No caminho de regresso, com os tuneis a passar pelas janelas do metro, a chorar como se algo de mal tivesse acontecido, não pude deixar de me perguntar: porque é que deixamos ir as pessoas que mais amamos?


Não estou a falar de relações tóxicas ou de finais anunciados. Estou a falar daqueles amores bonitos. Aqueles em que, mesmo com tudo certo, algo fica torto. Um silêncio cresce. Um gesto falha. Um timing escapa. E, de repente, sem gritos nem drama, uma pessoa que foi casa passa a ser um cheiro que ficou.

Talvez deixemos ir porque nos ensinaram que amar é também saber sair do caminho.
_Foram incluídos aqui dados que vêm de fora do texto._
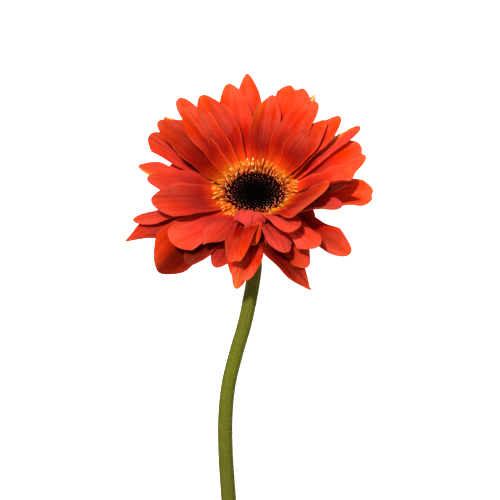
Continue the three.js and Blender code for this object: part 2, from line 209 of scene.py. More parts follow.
def mottled_tissue_group():
    group = bpy.data.node_groups.new("mottled_tissue", "ShaderNodeTree")
    for name, kind, value in (
        ("Color", "NodeSocketColor", (0.5, 0.5, 0.5, 1)),
        ("Strength", "NodeSocketFloat", 0.3),
        ("Scale", "NodeSocketFloat", 400.0),
    ):
        group.interface.new_socket(name, in_out="INPUT", socket_type=kind).default_value = value
    group.interface.new_socket("Color", in_out="OUTPUT", socket_type="NodeSocketColor")
    group.interface.new_socket("Height", in_out="OUTPUT", socket_type="NodeSocketFloat")
    inside = add_node(group, "NodeGroupInput")
    place = add_node(group, "ShaderNodeTexCoord")
    broad = add_node(group, "ShaderNodeTexNoise", {
        "Vector": place.outputs["Object"], "Scale": inside.outputs["Scale"], "Detail": 3.0,
    })
    fine_scale = math_node(group, "MULTIPLY", inside.outputs["Scale"], FINE_PER_BROAD)
    fine = add_node(group, "ShaderNodeTexNoise", {
        "Vector": place.outputs["Object"], "Scale": fine_scale, "Detail": 2.0,
    })
    both = math_node(group, "ADD", broad.outputs["Fac"], fine.outputs["Fac"])
    centred = math_node(group, "SUBTRACT", both, 1.0)
    change = math_node(group, "MULTIPLY_ADD", centred, inside.outputs["Strength"], 1.0)
    mottled = scaled(group, inside.outputs["Color"], change)
    add_node(group, "NodeGroupOutput", {"Color": mottled, "Height": fine.outputs["Fac"]})
    return group


mottled_tissue = mottled_tissue_group()
print("group sockets:", [item.name for item in mottled_tissue.interface.items_tree])

# %% Material helpers
ROUGHNESS_SPREAD = 0.16
PATTERN_HEIGHT = 4.0
BUMP_DISTANCE = 0.2 * MM


def attribute(tree, name):
    return add_node(tree, "ShaderNodeAttribute", attribute_name=name).outputs["Fac"]


def ramp(tree, factor, stops):
    """A colour ramp from (place, colour) stops."""
    made = add_node(tree, "ShaderNodeValToRGB", {"Fac": factor})
    elements = made.color_ramp.elements
    while len(elements) < len(stops):
        elements.new(0.5)
    for element, (place, color) in zip(elements, stops):
        element.position = place
        element.color = (*color, 1)
    return made.outputs["Color"]


def grey(value):
    return (value,) * 3


def mask(tree, factor, low, high, most=1.0):
    """Nothing up to low, rising to most at high."""
    return ramp(tree, factor, [(low, grey(0.0)), (high, grey(most))])


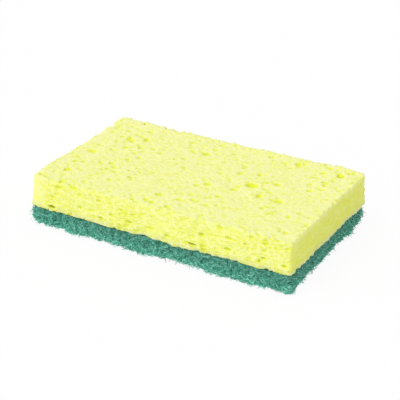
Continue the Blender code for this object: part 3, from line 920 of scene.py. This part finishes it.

Que o verdadeiro amor é generoso. Que não prende, não exige, não força. Mas quem é que inventou essa versão passiva do amor? Quem é que decidiu que deixar partir é mais nobre do que pedir que fiquem?

Ou talvez o façamos porque há um momento - e quem já passou por ele sabe - em que percebemos que continuar seria um pedido de socorro disfarçado. E então fazemos aquilo que ninguém nos ensinou: calamos o coração, e deixamos que a cancela se feche.


Mas o mais duro? É que o amor não morre nesse momento. Ele fica. Fica no corpo. Nos lugares. Nas pequenas rotinas que agora fazemos sozinhos. Ele não desaparece - só muda de sítio. Fica como um eco bonito e amargo do que poderia ter sido, se o mundo fosse um pouco mais gentil e se a minha felicidade pudesse durar.

E a verdade, por mais difícil que seja de aceitar, é que às vezes o amor não chega. Mesmo quando existe. Mesmo quando é mútuo. Mesmo quando é puro. Porque o amor não é algo singular, e precisa de espaço e de tempo - e há dias em que o amor de outras pessoas também tem de ser valorizado.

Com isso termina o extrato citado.